Nevertheless, "[t]he savings clause of § 2255[e] allows a prisoner to pursue traditional habeas relief by petition under § 2241 when it appears that the remedy allowed by § 2255 is inadequate or ineffective to test the legality of the prisoner's detention." Darden v. Stephens, 426 Fed. App'x 173, 174 (4th Cir. 2011). The Fourth Circuit has enumerated three requirements to demonstrate that the remedy allowed under § 2255 is "inadequate or ineffective":
(1) at the time of conviction, settled law of this circuit or the Supreme Court established the legality of the conviction; (2) subsequent to the prisoner's direct appeal and first § 2255 motion, the substantive law changed such that the conduct of which the prisoner was convicted is deemed not to be criminal; and (3) the prisoner cannot satisfy the gatekeeping provisions of § 2255 because the new rule is not one of constitutional law.In re Jones, 226 F.3d 328, 333-34 (4th Cir. 2000). "In such cases," the court held, "the prisoner may file a petition for a writ of habeas corpus in the district of confinement pursuant to § 2241." Id. at 333.
The savings clause of § 2255(e) does not help Hinton because he cannot satisfy the second prong of Jones -- the substantive law has not changed such that the conduct of which he was convicted is no longer criminal. Federal law still prohibits individuals from interfering with commerce by robbery, 18 U.S.C. § 1951; from committing armed bank robbery, 18 U.S.C. § 2113(a) and (d), and 18 U.S.C. § 2; and, from using a firearm during and in relation to a crime of violence, 18 U.S.C. § 924(c)(1).

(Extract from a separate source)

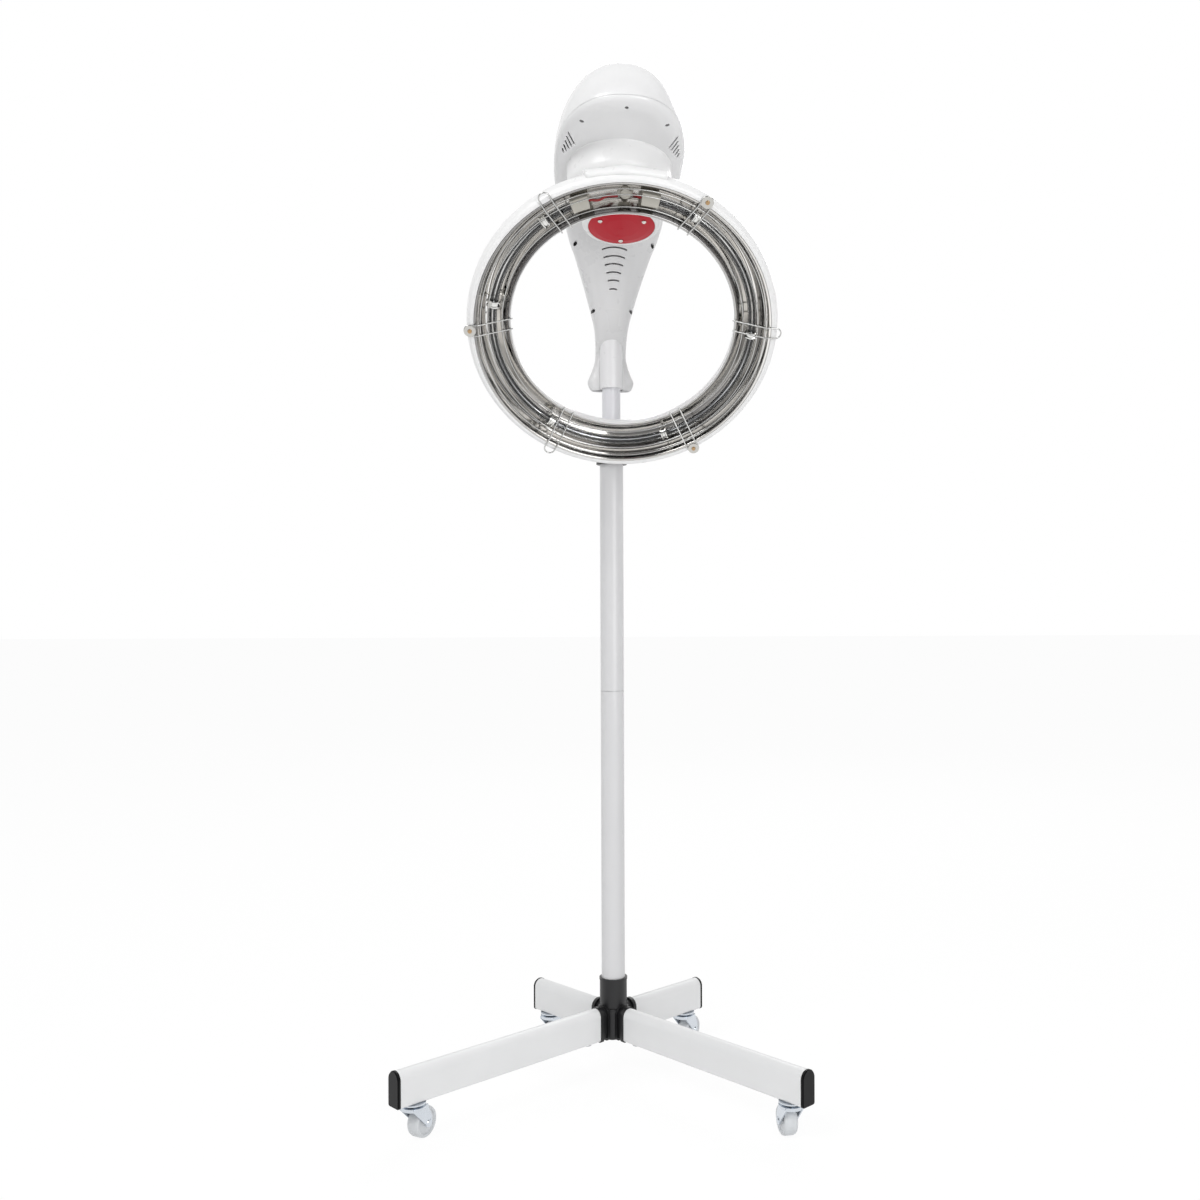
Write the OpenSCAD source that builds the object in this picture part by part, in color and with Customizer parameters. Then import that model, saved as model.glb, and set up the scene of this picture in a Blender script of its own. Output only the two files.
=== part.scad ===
// Orbiting halo hair dryer on a rolling telescopic stand, in millimetres.
// The origin is on the floor on the pole's axis, +Z is up and -Y is the client's side.

/* [Stand] */
// Distance from the pole's axis to the outer face of a front leg's cap
front_reach = 346; // [300:1:420]
// Distance from the pole's axis to the outer face of a rear leg's cap
rear_reach = 164; // [150:1:260]
// Angle between a leg and the X axis
leg_angle = 45; // [38:1:52]
// Width of a leg tube
leg_w = 21; // [18:0.5:26]
// Height of a leg tube
leg_h = 43; // [36:1:50]
// Wall of a leg tube
leg_wall = 1.5; // [1:0.1:2.5]
// Height of the legs' undersides above the floor
leg_z = 47; // [42:1:60]
// Distance from the pole's axis to the faces that the legs butt against
leg_root = 32; // [29:0.5:36]
// Thickness of a leg's end cap outside the tube
cap_t = 4; // [3:0.5:8]
// Outside diameter of the hub's pole socket
socket_d = 37; // [36:0.5:44]
// Height of the top of the hub's pole socket above the floor
socket_top = 127; // [115:1:150]

/* [Casters] */
// Diameter of a caster wheel
wheel_d = 37; // [30:0.5:39]
// Width of a caster wheel
wheel_w = 17; // [12:0.5:20]
// Distance from a caster's swivel axis to its axle
trail = 15; // [12:0.5:18]
// Distance from a leg's cap face to the caster's swivel axis
caster_inset = 28; // [26:1:40]
// Diameter of a caster's mounting plate
plate_d = 30; // [26:0.5:36]
// Headings of the front left, front right, rear left and rear right wheels behind their swivel axes
caster_headings = [62, 105, 62, 60];

/* [Pole] */
// Outside diameter of the fixed pole
pole_d = 32; // [31:0.1:32.6]
// Wall of the fixed pole
pole_wall = 1.5; // [1.2:0.1:1.8]
// Height of the seam between the pole's two sections
seam_z = 519; // [480:1:540]
// Height of the top end of the fixed pole
pole_top = 870; // [860:1:872]
// Outside diameter of the sliding mast
mast_d = 25; // [24:0.1:25.4]
// Wall of the sliding mast
mast_wall = 1.2; // [1:0.1:2]
// Height of the mast's lower end at the modelled setting
mast_bottom = 470; // [450:1:480]
// Height of the mast's upper end at the modelled setting
mast_top = 1016; // [1006:1:1018]
// Diameter of the height collar
collar_d = 40; // [38:0.5:46]
// Height of the collar's lower edge
collar_z = 829; // [822:1:836]
// Length of the height collar
collar_h = 50; // [46:1:52]
// Diameter of the clamp knob
knob_d = 36; // [28:1:44]

/* [Neck] */
// Turn of the head about the pole from straight ahead
head_turn = 7.4; // [-20:0.1:20]
// Outside diameter of the socket that turns on the mast
neck_socket_d = 31.3; // [30:0.1:33]
// Height of the socket's lower edge
neck_socket_z = 933; // [930:0.5:940]
// Wall of the neck's two shells
neck_wall = 2.6; // [2:0.1:3.5]
// Number of arched vents in the neck's front
vent_count = 6; // [3:1:6]
// Height of a vent's opening
vent_gap = 2; // [1.5:0.1:3]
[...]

For these reasons, the Court concludes that Hinton may not pursue his claims through a § 2241 petition. It therefore GRANTS Hinton's motion for leave to amend his petition, OVERRULES his objections to the R&R, ADOPTS the R&R in its entirety, and DISMISSES the petition WITH PREJUDICE.
It is so ORDERED.
The Court directs the Clerk to transmit copies of this Order to the pro se petitioner, return receipt requested, and to enter a separate judgment order. DATED: March 6, 2015.